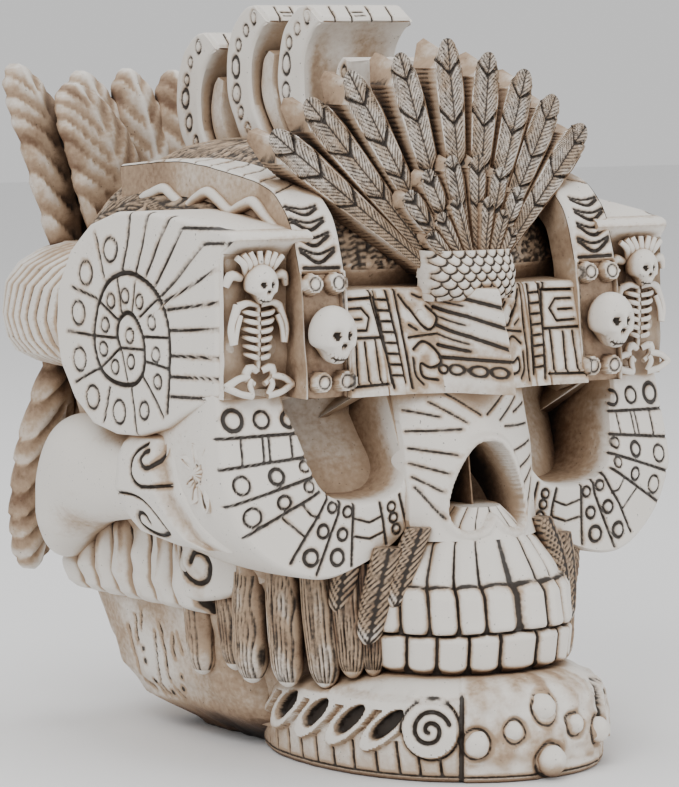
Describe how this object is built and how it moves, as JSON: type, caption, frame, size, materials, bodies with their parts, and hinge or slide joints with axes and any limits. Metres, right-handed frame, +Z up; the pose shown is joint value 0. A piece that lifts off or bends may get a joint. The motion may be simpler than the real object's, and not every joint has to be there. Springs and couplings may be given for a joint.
{
  "type": "skull_figurine",
  "caption": "Skull figurine carved in an old Mexican style, with a feather fan and a curled crest, coiled ear blocks and a jaw it stands on; a shelf ornament",
  "frame": {"origin": "on the table, under the middle of the whole figurine", "axes": "+Z up, -Y the way the face looks, +X to the right for someone facing it"},
  "size_m": [0.1436, 0.1731, 0.1831],
  "materials": {
    "resin": "bone-white cast resin with a brown wash left in the carving, slightly satin"
  },
  "bodies": {
    "root": {"skull": "resin"}
  },
  "joints": []
}
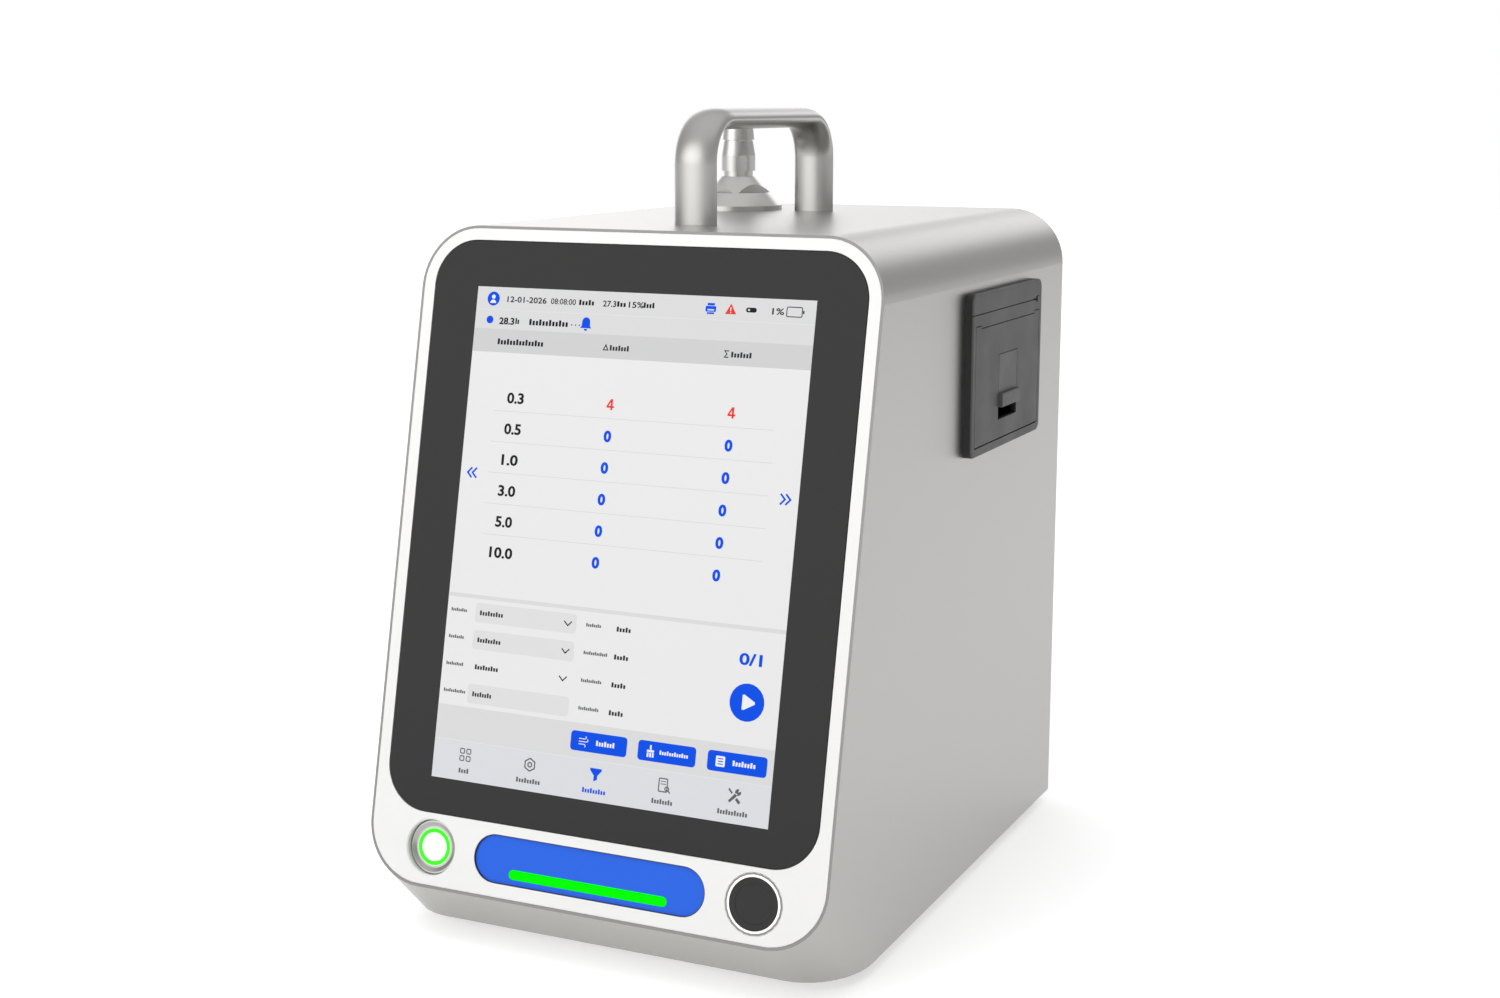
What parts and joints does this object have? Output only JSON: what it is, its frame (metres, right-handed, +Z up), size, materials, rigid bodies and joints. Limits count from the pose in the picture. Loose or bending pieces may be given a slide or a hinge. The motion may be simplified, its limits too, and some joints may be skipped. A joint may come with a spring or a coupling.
{
  "type": "airborne particle counter",
  "caption": "Benchtop airborne particle counter: a sheet-steel case with a leaning touch screen, a carry handle, a sampling inlet on the roof and a slip printer in the side.",
  "frame": {"origin": "on the standing surface, under the middle of the case's width and depth", "axes": "+Z up, +Y towards the rear, +X towards the printer side, so the leaning screen faces -Y"},
  "size_m": [0.2059, 0.2815, 0.329],
  "materials": {
    "case_steel": "satin, finely blasted",
    "panel_white": "satin white paint",
    "black_glass": "back-printed cover glass, polished",
    "blue_lens": "deep blue, semi-gloss",
    "green_light": "lit green diffuser",
    "white_cap": "white push cap",
    "button_steel": "turned steel",
    "bezel_silver": "satin ring",
    "sensor_black": "black optical window",
    "handle_steel": "satin",
    "nozzle_steel": "turned, satin",
    "printer_grey": "fine-grained dark grey moulding",
    "latch_grey": "fine-grained dark grey moulding",
    "foot_rubber": "black rubber",
    "seal_rubber": "black seal",
    "roller_rubber": "ground platen rubber",
    "fastener_steel": "plain stainless",
    "zinc_steel": "zinc-plated sheet",
    "module_metal": "plain",
    "brass_spacer": "turned",
    "circuit_board": "green solder mask",
    "clear_hose": "conductive silicone hose",
    "black_anodised": "black anodised",
    "moulded_black": "moulded",
    "wheel_white": "moulded",
    "filter_white": "moulded cartridge",
    "port_metal": "plated shell",
    "battery_wrap": "shrink-wrapped"
  },
  "bodies": {
    "case": {"case_shell": "case_steel", "base_plate": "case_steel", "rear_panel": "case_steel", "rubber_feet": "foot_rubber", "foot_screws": "fastener_steel", "base_screws": "fastener_steel", "rear_screws": "fastener_steel", "front_panel": "panel_white", "touch_glass": "black_glass", "lcd_module": "module_metal", "display_frame": "zinc_steel", "board_standoffs": "brass_spacer", "main_board": "circuit_board", "status_lens": "blue_lens", "status_light_bar": "green_light", "power_button_housing": "button_steel", "power_button_led_ring": "green_light", "power_button_nut": "fastener_steel", "fingerprint_bezel": "bezel_silver", "fingerprint_sensor": "sensor_black", "carry_handle": "handle_steel", "handle_stiffener": "zinc_steel", "handle_screws": "fastener_steel", "inlet_nozzle": "nozzle_steel", "inlet_gasket": "seal_rubber", "inlet_nut": "fastener_steel", "sample_tube": "clear_hose", "printer_housing": "printer_grey", "printer_hinge_pin": "fastener_steel", "thermal_head": "module_metal", "tear_bar": "fastener_steel", "chassis_bridge": "zinc_steel", "optical_sensor_block": "black_anodised", "laser_module": "brass_spacer", "detector_board": "circuit_board", "suction_tube": "clear_hose", "blower_housing": "moulded_black", "blower_cover": "moulded_black", "blower_motor": "module_metal", "hepa_filter": "filter_white", "filter_saddle": "moulded_black", "exhaust_fitting": "moulded_black", "power_standoffs": "brass_spacer", "power_board": "circuit_board", "io_standoffs": "brass_spacer", "io_board": "circuit_board", "lan_port": "port_metal", "usb_ports": "port_metal", "dc_jack": "moulded_black", "battery_pack": "battery_wrap", "battery_bracket": "zinc_steel", "cooling_fan_frame": "moulded_black"},
    "power_button": {"power_button_cap": "white_cap"},
    "printer_door": {"printer_door": "printer_grey"},
    "printer_latch": {"printer_latch": "latch_grey"},
    "platen_roller": {"platen_roller": "roller_rubber", "platen_shaft": "fastener_steel"},
    "blower_wheel": {"blower_impeller": "wheel_white", "blower_axle": "fastener_steel"},
    "cooling_fan": {"cooling_fan_rotor": "moulded_black"}
  },
  "joints": [
    {"name": "power_button_press", "type": "slide", "parent": "case", "child": "power_button", "axis": [0, 0.9751, -0.2215], "range_m": [0, 0.0015], "stiffness_N_per_m": 300, "springref_m": -0.0015},
    {"name": "printer_door_hinge", "type": "hinge", "parent": "case", "child": "printer_door", "pos_m": [0.102, 0.04915, 0.1937], "axis": [0, 1, 0], "range_deg": [0, 90]},
    {"name": "printer_latch_slide", "type": "slide", "parent": "printer_door", "child": "printer_latch", "axis": [0, 0, -1], "range_m": [0, 0.005], "stiffness_N_per_m": 150, "springref_m": -0.004},
    {"name": "platen_roller_spin", "type": "hinge", "parent": "printer_door", "child": "platen_roller", "pos_m": [0.0945, 0.04915, 0.2332], "axis": [0, 1, 0], "continuous": true},
    {"name": "blower_spin", "type": "hinge", "parent": "case", "child": "blower_wheel", "pos_m": [-0.038, 0.01, 0.0375], "axis": [0, 0, 1], "continuous": true},
    {"name": "cooling_fan_spin", "type": "hinge", "parent": "case", "child": "cooling_fan", "pos_m": [0.04, 0.13025, 0.205], "axis": [0, 1, 0], "continuous": true}
  ]
}
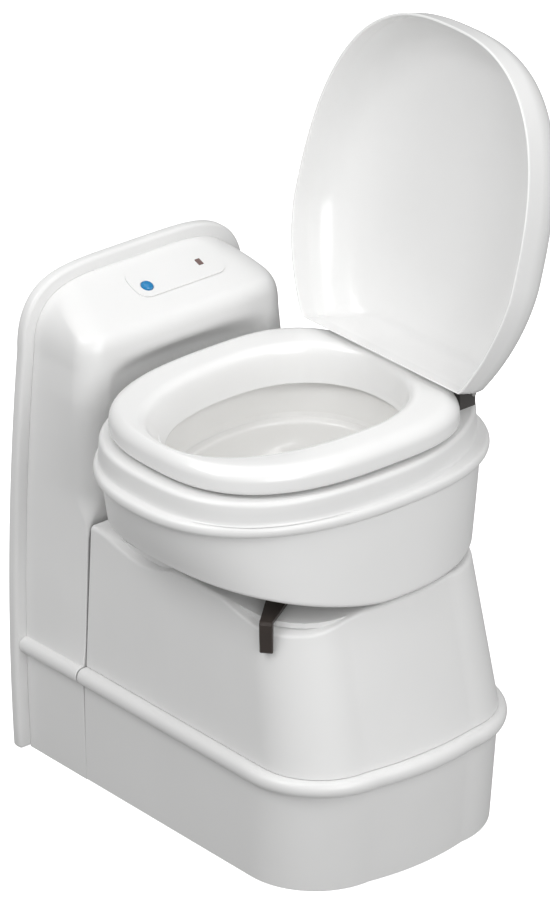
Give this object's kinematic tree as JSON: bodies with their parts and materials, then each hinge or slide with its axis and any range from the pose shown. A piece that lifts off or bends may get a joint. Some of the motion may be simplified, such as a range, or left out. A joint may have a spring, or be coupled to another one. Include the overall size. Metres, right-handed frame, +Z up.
{
  "type": "cassette toilet",
  "caption": "Caravan cassette toilet: swivelling bowl with seat and deep lid on a pedestal, flush-water console, sliding valve and slide-out wheeled waste tank.",
  "frame": {"origin": "on the floor, under the bowl's swivel axis, at the base tray's underside", "axes": "+Z up, +Y towards the wall that the console stands against, -Y towards the room; the bowl is stored turned so that its front points to -X"},
  "size_m": [0.5504, 0.572, 0.9539],
  "materials": {
    "shell_white": "satin gloss",
    "seat_white": "gloss",
    "liner_white": "gloss",
    "lever_brown": "satin",
    "hinge_grey": "matte",
    "button_blue": "gloss",
    "lens_smoke": "gloss",
    "tank_grey": "matte",
    "valve_grey": "matte",
    "cap_orange": "satin",
    "rubber_black": "matte",
    "steel": "brushed",
    "board_green": "matte",
    "water_tank": "matte"
  },
  "bodies": {
    "chassis": {"base_tray": "tank_grey", "floor_screw_1": "steel", "floor_screw_2": "steel", "floor_screw_3": "steel", "floor_screw_4": "steel", "lower_skirt": "shell_white", "upper_casing": "shell_white", "pedestal_deck": "valve_grey", "bearing_ring": "valve_grey", "console_shell": "shell_white", "control_panel": "shell_white", "level_lens": "lens_smoke", "circuit_box": "board_green", "wall_flange": "shell_white", "flush_tank": "water_tank", "filler_neck": "valve_grey", "flush_pump": "valve_grey", "flush_hose": "rubber_black"},
    "bowl": {"bowl_casing": "shell_white", "bowl_rim": "shell_white", "bowl_liner": "liner_white", "swivel_retainer": "valve_grey", "flush_nozzle": "liner_white", "hinge_bracket_left": "hinge_grey", "hinge_bracket_right": "hinge_grey", "hinge_pin_left": "steel", "hinge_pin_right": "steel"},
    "seat": {"seat_ring": "seat_white", "seat_bumper_1": "hinge_grey", "seat_bumper_2": "hinge_grey", "seat_bumper_3": "hinge_grey", "seat_bumper_4": "hinge_grey"},
    "lid": {"lid_shell": "seat_white"},
    "lever": {"blade_lever": "lever_brown"},
    "tank": {"tank_body": "tank_grey", "valve_housing": "valve_grey", "lip_seal": "rubber_black", "wheel_axle": "steel"},
    "rotor": {"valve_rotor": "cap_orange"},
    "blade": {"valve_blade": "valve_grey"},
    "cover": {"sliding_cover": "tank_grey"},
    "spout": {"pour_spout": "tank_grey"},
    "spout_cap": {"spout_cap": "cap_orange"},
    "vent_button": {"vent_button": "cap_orange"},
    "carry_handle": {"carry_handle": "valve_grey"},
    "wheel_right": {"tank_wheel_right": "rubber_black"},
    "wheel_left": {"tank_wheel_left": "rubber_black"},
    "latch": {"tank_latch": "cap_orange"},
    "flush_button": {"flush_button": "button_blue"},
    "filler_cap": {"filler_cap": "cap_orange"}
  },
  "joints": [
    {"name": "bowl_swivel", "type": "hinge", "parent": "chassis", "child": "bowl", "pos_m": [0, 0, 0.3525], "axis": [0, 0, 1], "range_deg": [0, 15]},
    {"name": "seat_hinge", "type": "hinge", "parent": "bowl", "child": "seat", "pos_m": [0.174, 0, 0.533], "axis": [0, -1, 0], "range_deg": [-94, 0]},
    {"name": "lid_hinge", "type": "hinge", "parent": "bowl", "child": "lid", "pos_m": [0.174, 0, 0.533], "axis": [0, -1, 0], "range_deg": [0, 105]},
    {"name": "lever_turn", "type": "hinge", "parent": "chassis", "child": "lever", "pos_m": [0, 0, 0.3456], "axis": [0, 0, -1], "range_deg": [0, 70]},
    {"name": "rotor_turn", "type": "hinge", "parent": "tank", "child": "rotor", "pos_m": [0, 0, 0.2826], "axis": [0, 0, -1], "range_deg": [0, 70]},
    {"name": "blade_slide", "type": "slide", "parent": "tank", "child": "blade", "axis": [0, -1, 0], "range_m": [0, 0.093]},
    {"name": "tank_slide", "type": "slide", "parent": "chassis", "child": "tank", "axis": [0, 1, 0], "range_m": [0, 0.47]},
    {"name": "cover_slide", "type": "slide", "parent": "tank", "child": "cover", "axis": [0, -1, 0], "range_m": [0, 0.111]},
    {"name": "spout_turn", "type": "hinge", "parent": "tank", "child": "spout", "pos_m": [0.06, 0.26, 0.235], "axis": [0, -1, 0], "range_deg": [0, 180]},
    {"name": "spout_cap_turn", "type": "hinge", "parent": "spout", "child": "spout_cap", "pos_m": [-0.018, 0.2865, 0.235], "axis": [1, 0, 0], "continuous": true},
    {"name": "vent_push", "type": "slide", "parent": "tank", "child": "vent_button", "axis": [0, -1, 0], "range_m": [0, 0.003], "stiffness_N_per_m": 400},
    {"name": "handle_turn", "type": "hinge", "parent": "tank", "child": "carry_handle", "pos_m": [0, 0.2615, 0.125], "axis": [1, 0, 0], "range_deg": [0, 90]},
    {"name": "wheel_turn_right", "type": "hinge", "parent": "tank", "child": "wheel_right", "pos_m": [0.125, -0.145, 0.0257], "axis": [1, 0, 0], "continuous": true},
    {"name": "wheel_turn_left", "type": "hinge", "parent": "tank", "child": "wheel_left", "pos_m": [-0.125, -0.145, 0.0257], "axis": [1, 0, 0], "continuous": true},
    {"name": "latch_turn", "type": "hinge", "parent": "chassis", "child": "latch", "pos_m": [0, 0.262, 0.0072], "axis": [1, 0, 0], "range_deg": [0, 85]},
    {"name": "flush_push", "type": "slide", "parent": "chassis", "child": "flush_button", "axis": [0, 0.3658, -0.9307], "range_m": [0, 0.0025], "stiffness_N_per_m": 400},
    {"name": "filler_cap_turn", "type": "hinge", "parent": "chassis", "child": "filler_cap", "pos_m": [0.085, 0.315, 0.48], "axis": [0, 1, 0], "continuous": true}
  ],
  "couplings": [
    {"joint": "rotor_turn", "follows": "lever_turn", "ratio": 1},
    {"joint": "blade_slide", "follows": "lever_turn", "m_per_rad": 0.076}
  ]
}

=======

> **SHORT TASK**
Read the data above. Pull out each line in which the string "parts" appears.

> **EXERCISE ANSWER**
Describe how this object is built and how it moves, as JSON: type, caption, frame, size, materials, bodies with their parts, and hinge or slide joints with axes and any limits. Metres, right-handed frame, +Z up; the pose shown is joint value 0. A piece that lifts off or bends may get a joint. The motion may be simpler than the real object's, and not every joint has to be there. Springs and couplings may be given for a joint.
What parts and joints does this object have? Output only JSON: what it is, its frame (metres, right-handed, +Z up), size, materials, rigid bodies and joints. Limits count from the pose in the picture. Loose or bending pieces may be given a slide or a hinge. The motion may be simplified, its limits too, and some joints may be skipped. A joint may come with a spring or a coupling.
Give this object's kinematic tree as JSON: bodies with their parts and materials, then each hinge or slide with its axis and any range from the pose shown. A piece that lifts off or bends may get a joint. Some of the motion may be simplified, such as a range, or left out. A joint may have a spring, or be coupled to another one. Include the overall size. Metres, right-handed frame, +Z up.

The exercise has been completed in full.